Von seinen Freunden und Gönnern wird ihm zum ungarischen Exil geraten, doch Reinmar glaubt seine Geliebte aus den Fängen der Sterze befreien zu müssen. Unterstützt von tüchtigen Gefährten und einer gehörigen Portion Glück beginnt er sein Unterfangen, das ihn geradewegs in den Narrenturm führen wird …
Das Buch erhält 9 von 10 Punkten.
Sapkowski gelingt mit „Narrenturm“ eine überzeugende Darstellung des spätmittelalterlichen Lebensgefühls. Von der heuchlerischen Tugendhaftigkeit des Adels und der gnadenlosen Selbstherrlichkeit der Kirche, über das absteigende Ansehen des Rittertums und bis hin zum größer werdenden Selbstvertrauen der Bürger und Bauern wird der historische Wandel des Gesellschaftsbildes auf sehr witzige Art und Weise aufgezeigt, ohne dabei die Ernsthaftigkeit der Geschichte zu schmälern.

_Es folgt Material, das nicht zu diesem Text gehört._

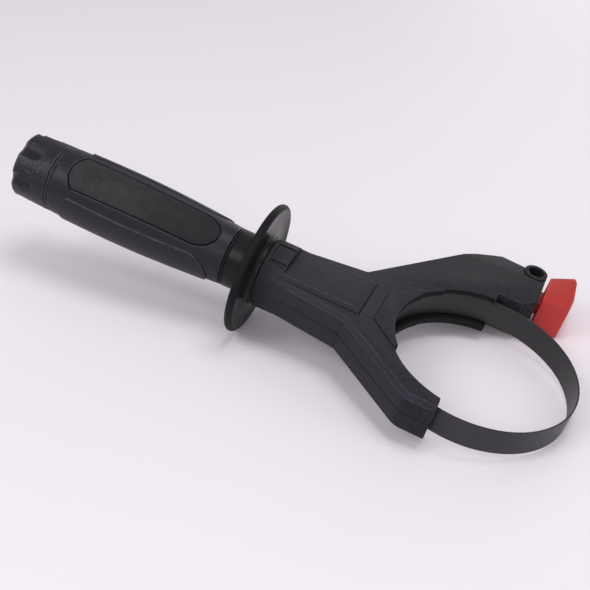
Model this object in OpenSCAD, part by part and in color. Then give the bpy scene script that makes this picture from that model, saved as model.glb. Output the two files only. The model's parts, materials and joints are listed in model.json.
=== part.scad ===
// Side handle with a steel clamp strap, for a large drill or breaker.
// X runs along the handle, with the grip towards -X. Z is the axis of the clamp loop.
// The origin is the centre of the loop, at mid-height of the strap.

/* [Clamp loop] */
// Inner radius of the strap loop
strap_r = 49.4; // [48.4:0.1:50.4]
// Width of the strap, along the loop's axis
strap_w = 14.4; // [10:0.2:15]
// Thickness of the strap
strap_t = 0.8; // [0.6:0.1:1.2]
// Radius of the cradle that rests on the tool's collar
cradle_r = 45.5; // [44:0.5:46.5]
// How far the upper rims of both arms are cut back from the cradle
rim_cut = 2.1; // [0.5:0.1:2.4]
// How far the strap is drawn in from open to tight
draw = 2.5; // [1:0.5:3]

/* [Fork] */
// Thickness of the fork, both shells together
fork_t = 21.6; // [20:0.2:24]
// Width of the stem where its walls come out of the round neck
stem_w = 34.6; // [33:0.2:38]
// Width of the fork where the arms part
junction_w = 44.2; // [42:0.2:48]
// Distance of that junction from the loop's centre
junction_x = 68; // [66.4:0.2:70]
// Distance of the short arm's flat side from the handle's axis
short_arm_y = 55; // [54.6:0.2:58]
// Distance of the short arm's end from the loop's centre
short_arm_end = 9.7; // [6:0.1:14]
// Distance of the long arm's end past the loop's centre
long_arm_end = 15.8; // [15:0.1:17]
// Width of the bevel along the arms
arm_bevel = 2.2; // [0.8:0.1:2.4]
// Width of the bevel along the stem
stem_bevel = 2; // [0.6:0.1:2.2]

/* [Neck and guard] */
// Radius of the round neck and of the guard's hub
neck_r = 18.3; // [17.5:0.1:19]
// Distance of the seam between neck and guard from the loop's centre
neck_x = 115.7; // [113:0.1:118]
// Radius of the hand guard
guard_r = 35.2; // [30:0.1:38]
// Thickness of the guard's disc
guard_t = 4.2; // [3:0.1:5]
// Radius of the collar behind the guard
collar_r = 15.6; // [14.5:0.1:16.4]

/* [Grip] */
// Length of the grip sleeve
grip_len = 100.7; // [95:0.1:110]
// Radius of the sleeve where it is widest
grip_r = 18.6; // [17.8:0.1:20]
// How far the side pads stand proud
pad_rise = 0.8; // [0.3:0.1:1]
// Turn of the grip about its axis
grip_turn = 30; // [0:5:90]
// Depth of the recess that holds an inlay
inlay_t = 1.6; // [1:0.1:2.4]
// Width of the groove round an inlay
groove_w = 0.6; // [0.4:0.1:1]

/* [Knob] */
// Length of the end knob
knob_len = 20.2; // [18.6:0.1:24]
// Radius of the knob at the grip
knob_r = 18; // [17:0.1:18.6]
// Number of finger flutes
flutes = 6; // [4:1:8]
// Length of a flute
flute_len = 12.1; // [8:0.1:14]
// Width of a flute
flute_w = 8.8; // [5:0.2:9]

/* [Rod] */
// Diameter of the tension rod
rod_d = 8; // [6:0.5:8]
// Pitch of the thread on the rod
rod_pitch = 1.25; // [1:0.25:1.5]
// Width across the flats of the knob's nut
nut_af = 13; // [11:0.5:14]

/* [Depth stop] */
// Distance of the depth rod's hole from the loop's centre along X
boss_x = 9.3; // [9:0.1:10]
// Distance of the depth rod's hole from the handle's axis
boss_y = 88.3; // [87:0.1:89]
// Outer radius of the boss
boss_r = 6.5; // [6:0.1:7]
// Width across the flats of the hexagonal hole
rod_hole_af = 8; // [6:0.5:8.5]
// Travel of the release button
press = 1.6; // [0.8:0.1:1.8]
// Length of the button along X
button_len = 15.6; // [13:0.1:18]

/* [Hidden] */
$fn = 96;

// Colours
fork_grey = [0.20, 0.20, 0.21];
grip_grey = [0.19, 0.19, 0.22];
guard_black = [0.07, 0.07, 0.08];
rubber_brown = [0.17, 0.165, 0.16];
strap_black = [0.16, 0.16, 0.17];
steel_grey = [0.62, 0.63, 0.65];
button_red = [0.72, 0.16, 0.15];

// Clearances
run_gap = 0.4;
seam_gap = 0.3;
fit_gap = 0.05;
eps = 0.05;
below = 1;

// Fork
half_t = fork_t / 2;
seam_bevel = 0.35;
plateau_rise = 0.6;
rim_step = 1.4;
stem_start = neck_x - 6.2;
stem_start_w = stem_w - 2.8;
shoulder_x = neck_x - 11.7;

// The neck is round up to the guard and runs on along the stem with a flat back
round_end = neck_x - 11.4;
back_flat = half_t + 2;
back_end = 62.2;
back_slope = 3.8;
neck_pocket_depth = 0.7;
neck_pocket_end = neck_x - 1.8;

// Channel for the strap between the two flanges
slot_h = strap_w / 2 + run_gap;
strap_out = strap_r + strap_t;
channel_r = strap_out + run_gap;

// Strap ends, which turn out of the loop and run back beside the anchor's tongue
tongue_t = 6;
leg_y = tongue_t / 2 + strap_t / 2;
bend_r = 4;
ring_mid = strap_r + strap_t / 2;
bend_y = leg_y + bend_r;
bend_x = -sqrt(pow(ring_mid + bend_r, 2) - bend_y * bend_y);
bend_a = asin(bend_y / (ring_mid + bend_r));
leg_end = -74;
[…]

Der naiv-romantische Reinmar findet im Laufe der Handlung in Form seines gewitzten Begleiters Scharley einen Freund der das genaue Gegenteil von ihm darstellt, und somit eigentlich den geheimen Helden der Geschichte . Er rettet Reinmar ein ums andere Mal aus misslichen Situationen und steht für den einprägsamsten Ausspruch des ganzen Buches: „Sieh
nur, die Kirche, die Schenke, das Bordell und dazwischen in der Mitte ein Haufen Scheisse. Das ist das Sinnbild des menschlichen Lebens.“
Beim „Narrenturm“ handelt es sich um keinen rein historischen Roman: Sapkowski hat auch viele Fantasy-Elemente in die Handlung eingebaut. Reinmar begegnet im Laufe der Zeit Hexen, Zauberern, Dämonen, Zwergen, Dryaden und Wassernixen. Auch Reinmar selbst hat dank seines Studiums in Prag einige magische Grundfertigkeiten. All dies fördert indirekt auch die mittelalterliche Authentizität, da die Existenz solcher übernatürlicher Phänomene zu dieser Zeit meist nicht bezweifelt wurde.

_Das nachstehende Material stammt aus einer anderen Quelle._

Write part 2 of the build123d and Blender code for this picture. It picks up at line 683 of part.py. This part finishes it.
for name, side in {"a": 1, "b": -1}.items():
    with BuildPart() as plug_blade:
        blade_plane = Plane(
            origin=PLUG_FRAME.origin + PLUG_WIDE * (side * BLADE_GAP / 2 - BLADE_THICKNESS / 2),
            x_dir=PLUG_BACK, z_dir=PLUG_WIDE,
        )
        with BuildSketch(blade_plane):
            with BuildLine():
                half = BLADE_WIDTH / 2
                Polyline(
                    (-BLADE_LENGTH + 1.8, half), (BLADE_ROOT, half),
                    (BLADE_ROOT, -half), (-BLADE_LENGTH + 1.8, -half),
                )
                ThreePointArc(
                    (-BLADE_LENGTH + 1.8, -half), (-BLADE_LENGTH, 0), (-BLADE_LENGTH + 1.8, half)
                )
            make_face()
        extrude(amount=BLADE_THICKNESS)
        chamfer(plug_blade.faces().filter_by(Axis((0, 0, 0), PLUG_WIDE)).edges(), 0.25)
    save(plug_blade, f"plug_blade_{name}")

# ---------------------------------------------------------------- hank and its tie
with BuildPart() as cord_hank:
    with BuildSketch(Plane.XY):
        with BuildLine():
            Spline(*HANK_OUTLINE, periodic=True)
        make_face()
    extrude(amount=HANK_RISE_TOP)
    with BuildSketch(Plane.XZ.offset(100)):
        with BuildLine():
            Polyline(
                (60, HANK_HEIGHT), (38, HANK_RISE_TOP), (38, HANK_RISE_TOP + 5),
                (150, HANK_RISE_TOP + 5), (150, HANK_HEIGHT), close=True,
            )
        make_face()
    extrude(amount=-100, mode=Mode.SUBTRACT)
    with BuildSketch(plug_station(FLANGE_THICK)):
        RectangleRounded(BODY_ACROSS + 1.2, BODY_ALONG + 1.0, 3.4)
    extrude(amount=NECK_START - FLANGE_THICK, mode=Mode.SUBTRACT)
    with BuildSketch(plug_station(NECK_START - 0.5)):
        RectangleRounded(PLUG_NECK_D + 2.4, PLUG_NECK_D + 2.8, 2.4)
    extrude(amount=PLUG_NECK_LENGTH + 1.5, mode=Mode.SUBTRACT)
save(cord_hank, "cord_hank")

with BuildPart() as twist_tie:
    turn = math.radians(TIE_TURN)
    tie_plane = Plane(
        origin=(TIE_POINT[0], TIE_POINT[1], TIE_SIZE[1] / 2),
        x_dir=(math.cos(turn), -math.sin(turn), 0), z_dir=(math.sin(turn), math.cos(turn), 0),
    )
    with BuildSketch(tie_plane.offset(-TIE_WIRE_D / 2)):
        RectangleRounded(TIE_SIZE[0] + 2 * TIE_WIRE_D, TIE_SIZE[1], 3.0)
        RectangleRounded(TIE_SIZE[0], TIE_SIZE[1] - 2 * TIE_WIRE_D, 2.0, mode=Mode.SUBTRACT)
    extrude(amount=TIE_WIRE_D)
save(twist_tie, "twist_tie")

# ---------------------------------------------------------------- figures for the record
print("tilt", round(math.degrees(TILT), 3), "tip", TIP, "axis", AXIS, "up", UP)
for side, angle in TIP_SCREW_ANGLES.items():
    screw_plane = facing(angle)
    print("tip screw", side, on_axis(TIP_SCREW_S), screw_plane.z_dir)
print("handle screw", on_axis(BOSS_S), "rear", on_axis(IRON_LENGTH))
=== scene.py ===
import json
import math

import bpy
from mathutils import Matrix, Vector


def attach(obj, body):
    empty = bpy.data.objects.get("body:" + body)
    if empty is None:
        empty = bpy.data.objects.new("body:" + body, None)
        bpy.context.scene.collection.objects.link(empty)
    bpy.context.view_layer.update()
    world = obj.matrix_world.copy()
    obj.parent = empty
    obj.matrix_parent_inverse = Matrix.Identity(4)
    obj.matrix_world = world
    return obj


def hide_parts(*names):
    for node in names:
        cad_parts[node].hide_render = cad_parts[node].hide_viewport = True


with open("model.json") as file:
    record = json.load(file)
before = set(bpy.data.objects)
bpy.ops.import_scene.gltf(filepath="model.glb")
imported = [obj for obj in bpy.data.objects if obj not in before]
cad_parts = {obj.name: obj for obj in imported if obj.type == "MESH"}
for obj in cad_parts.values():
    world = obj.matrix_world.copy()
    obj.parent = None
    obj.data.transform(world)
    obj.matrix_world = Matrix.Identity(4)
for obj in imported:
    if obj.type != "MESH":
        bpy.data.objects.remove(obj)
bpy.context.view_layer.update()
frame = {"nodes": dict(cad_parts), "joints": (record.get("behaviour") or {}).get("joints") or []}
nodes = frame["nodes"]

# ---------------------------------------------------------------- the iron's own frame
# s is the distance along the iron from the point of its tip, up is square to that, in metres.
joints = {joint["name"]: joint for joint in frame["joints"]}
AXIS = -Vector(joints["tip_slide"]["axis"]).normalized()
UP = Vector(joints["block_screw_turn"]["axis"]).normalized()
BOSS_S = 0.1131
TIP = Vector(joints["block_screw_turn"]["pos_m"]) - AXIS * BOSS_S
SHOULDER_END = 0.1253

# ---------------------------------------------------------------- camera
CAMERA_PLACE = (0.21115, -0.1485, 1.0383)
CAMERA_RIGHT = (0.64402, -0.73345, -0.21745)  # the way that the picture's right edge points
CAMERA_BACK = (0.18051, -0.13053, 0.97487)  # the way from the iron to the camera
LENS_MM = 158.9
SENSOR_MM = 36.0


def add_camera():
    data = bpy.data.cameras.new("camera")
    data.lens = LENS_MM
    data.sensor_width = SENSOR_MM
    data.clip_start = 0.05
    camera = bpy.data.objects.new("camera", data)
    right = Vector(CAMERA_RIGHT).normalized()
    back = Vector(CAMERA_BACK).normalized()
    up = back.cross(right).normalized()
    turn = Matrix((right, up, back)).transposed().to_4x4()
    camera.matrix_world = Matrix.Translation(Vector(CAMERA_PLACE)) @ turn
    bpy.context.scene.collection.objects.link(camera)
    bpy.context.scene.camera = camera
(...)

Einen kleinen, und nicht sonderlich störenden, Kritikpunkt stellt die Überladung des Buches mit zum Großteil unwichtigen historischen Fakten und Namen dar. Dem Leser werden zwar generell sehr detailliert die verwirrenden Begebenheiten und Herrschaftsverhältnisse im osteuropäischen Raum des 15. Jahrhunderts aufgezeigt, aber dies geschieht bruchstückhaft und unzusammenhängend, sodass am Ende nur wenig haften bleibt.
Wer historische Romane nicht völlig verabscheut, und sich auch nicht vom eher ungewöhnlichen Handlungsort abschrecken lässt, dem sei „Narrenturm“ wärmstens empfohlen. Dem Leser wird bis zur letzten der 708 Seiten eine fesselnde Geschichte präsentiert.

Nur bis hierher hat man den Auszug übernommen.